La fábula del contrato social sirvió para sistematizar ideas y sentimientos que estuvieron presentes en la constitución de las sociedades modernas. En un contexto revolucionario y de cambios radicales, se buscó explicar el origen de las sociedades, el poder y la moral. A partir de esta estrategia heurística, se sistematizó un sentido común donde los seres humanos se trataban como iguales y se exigían respeto mutuo, lo cual sirvió para articular exhortaciones normativas y explicitar un deber ser, una promesa de un futuro más igualitario, más liberador, más fraternal que el pasado feudal. Los ordenamientos jurídicos, constituciones y códigos legales recogieron este espíritu y los Estados, a lo largo de los siglos venideros, asumieron funciones y roles activos en la construcción de esos anhelos.

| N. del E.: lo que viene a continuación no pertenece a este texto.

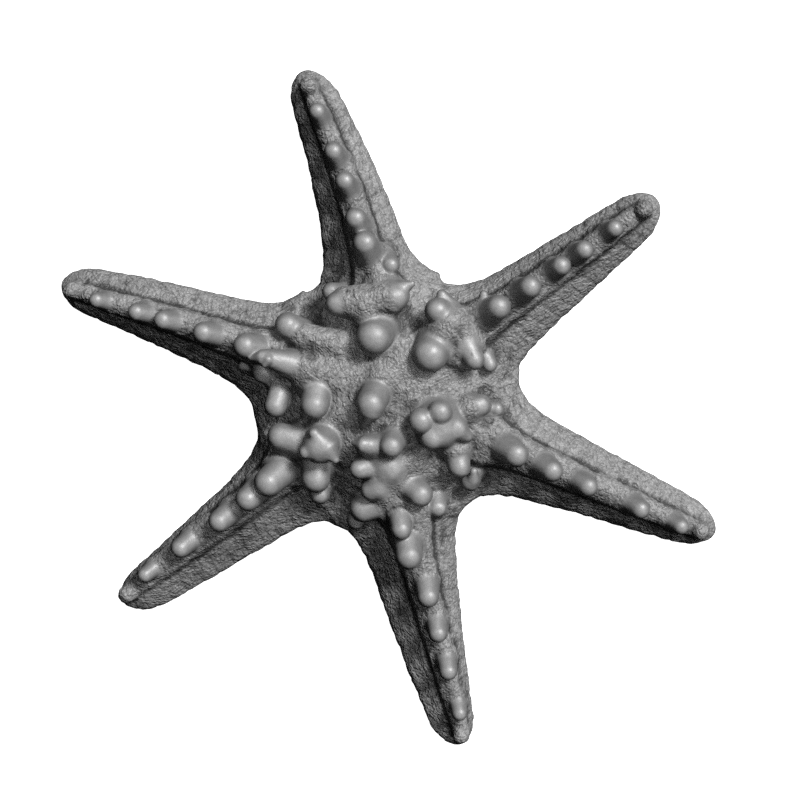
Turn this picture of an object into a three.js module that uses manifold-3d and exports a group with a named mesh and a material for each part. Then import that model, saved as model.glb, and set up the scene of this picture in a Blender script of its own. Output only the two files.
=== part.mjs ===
// A dried six-armed knobby starfish, grown as one piece, in millimetres with +Z up.
// The origin is under the middle of the animal, on the surface it lies on.
// Six lofted arms and a domed disc are joined into one solid with the blunt knobs
// that stand along every arm and over the disc. The flat underside is cut by the
// six walking grooves and the mouth.

import * as THREE from "three";
import { mergeVertices } from "three/addons/utils/BufferGeometryUtils.js";
import Module from "manifold-3d";

// ---- Driving dimensions ----

const DISC_CENTRE = new THREE.Vector2(-0.7, 5.2);
const DISC_RADIUS = 34.6;
const DISC_HEIGHT = 20;

const ARM_ROOT_HEIGHT = 20;
const ARM_HEIGHT_LOSS = 0.138; // height lost for each mm along an arm
const ARM_ROOT_WIDTH = 16.4; // half width that the straight taper starts from
const ARM_WIDTH_LOSS = 0.106;
const WEB_DISTANCE = 34; // where neighbouring arms run together
const WEB_FLARE = 4.1; // extra half width there
const WEB_REACH = 4.2; // how quickly the flare dies away along the arm
const WIDEST_FLARE = 20;
const TIP_ROUNDING = 9.5; // length of the rounded end of an arm

const BIG_KNOB_SIDES = 7;
const SMALL_KNOB_SIDES = 6;
const BIG_KNOB_RADIUS = 3; // tip radius from which a knob counts as big
const ARM_STATIONS = 12;
const ARM_START = 24; // inside the disc

const GROOVE_HALF_WIDTH = 2.1;
const GROOVE_DEPTH = 2.6;
const GROOVE_START = 3;
const GROOVE_END_GAP = 7; // solid length left at the end of each arm
const MOUTH_RADIUS = 6;
const MOUTH_DEPTH = 4.5;
const BELOW = 1; // cutting tools start this far under the flat underside

// Each arm: its direction from the disc in degrees, its reach from the disc's
// centre, the sideways bow of its middle, its girth against the common profile, and
// where its ridge runs at the root and at the tip, as a share of the half width.
// Its knobs are [distance along the arm, radius, sideways from the ridge].
const ARMS = [
  {
    angle: 103.7, reach: 94.5, bow: -4.6, girth: 0.96, ridge: [-0.38, 0],
    knobs: [[45, 3.6, 0], [52, 3.2, 0.4], [62.5, 2.9, 0], [71, 2.8, 0], [82.5, 2.6, 0]],
  },
  {
    angle: 36.8, reach: 94.5, bow: -0.7, girth: 0.96, ridge: [0.44, 0.2],
    knobs: [[43, 3.6, 0], [53, 3.3, 0], [63, 2.9, 0], [70.5, 2.8, 0], [80.5, 2.6, 0]],
  },
  {
    angle: -21.7, reach: 101, bow: 0.6, girth: 1.05, ridge: [0.3, -0.1],
    knobs: [[39.5, 3.8, 0], [50.5, 3.3, 0], [61.5, 3, 0], [77.5, 2.9, 0], [90, 2.5, 0]],
  },
  {
    angle: -78.2, reach: 105, bow: -1.6, girth: 1.1, ridge: [0, 0.6],
    knobs: [[34.5, 3.1, -2.9], [42.5, 4, -2.3], [55.5, 3.3, 0], [67, 2.9, 0], [79, 2.8, 0], [92.5, 2.4, 0]],
  },
  {
    angle: -141.1, reach: 99, bow: 1.7, girth: 1, ridge: [-0.36, -0.58],
    knobs: [[37.5, 4.3, 1.8], [45.5, 3.7, 1], [56.5, 3.3, 0.8], [71, 3, 0], [85, 2.4, 0]],
  },
  {
    angle: 160.8, reach: 98, bow: -1.9, girth: 1, ridge: [-0.34, 0.12],
    knobs: [[40.5, 3.7, 0], [53, 3.2, 0], [65, 2.9, 0], [73, 2.7, 0], [85, 2.4, 0]],
  },
];
const KNOB_RISE = 0.75; // how high a knob's rounded tip is centred over the ridge, in radii
const END_KNOB_RADIUS = 3.1;
const END_KNOB_INSET = 5;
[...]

El desarrollo de la idea de ciudadanía, la construcción de la paz social y la integración de individuos diferentes en un marco de sentido compartido derivó en la consolidación de los Estados de bienestar en el siglo XX y resultó, al menos durante un tiempo y para algunos, un efectivo pegamento social. Hoy, en las sociedades contemporáneas, el deseo de una mayor igualdad, justicia y fraternidad del contrato social sigue estando presente, pero hay menos claridad sobre la eficacia de este contrato como condensador normativo que inspire jurídica y políticamente las acciones de gobierno y garantice la pervivencia del Estado de bienestar.
El pacto social original resulta insuficiente e injusto en la actualidad. Para empezar, de él quedaron excluidos quienes no se consideraron productivos: mujeres, ancianos, personas con discapacidad, niños, indígenas, poblaciones marginadas y las criaturas no humanas. Para seguir, el contexto social, político y económico ha variado de firma exponencial, e incluso radical: hay nuevos clivajes políticos y el avance de la globalización, la financiarización de la economía, el incremento de la automatización y los servicios, las migraciones internacionales, etc., han modificado las bases en las que se cimentaba el contrato social. Como resultado, los ejes estructurantes de la configuración social y política —como la propia idea de ciudadanía, el acceso al bienestar, el reparto de las tareas productivas y reproductivas, el trabajo como eje de derechos o las fronteras de lo político— están hoy bajo debate.
Los vacíos, las exclusiones y las urgencias más actuales evidencian la necesidad de un nuevo contrato social para garantizar la paz, la libertad, la igualdad y la fraternidad. Hace falta un nuevo marco de entendimiento, compromiso y responsabilidad orientado en valores y que dé sentido a las acciones colectivas de futuro. Podemos llamarle “contrato”, si deseamos mantener el léxico decimonónico propio del derecho privado, “acuerdo social y político”, si queremos actualizarlo, o utilizar otras fórmulas. Lo cierto es que, además de esta empresa normativa, cultural y simbólica, se necesitan medidas institucionales y políticas públicas que combatan las inseguridades y desigualdades múltiples que enfrentan las personas y que han llegado muchas veces a naturalizarse.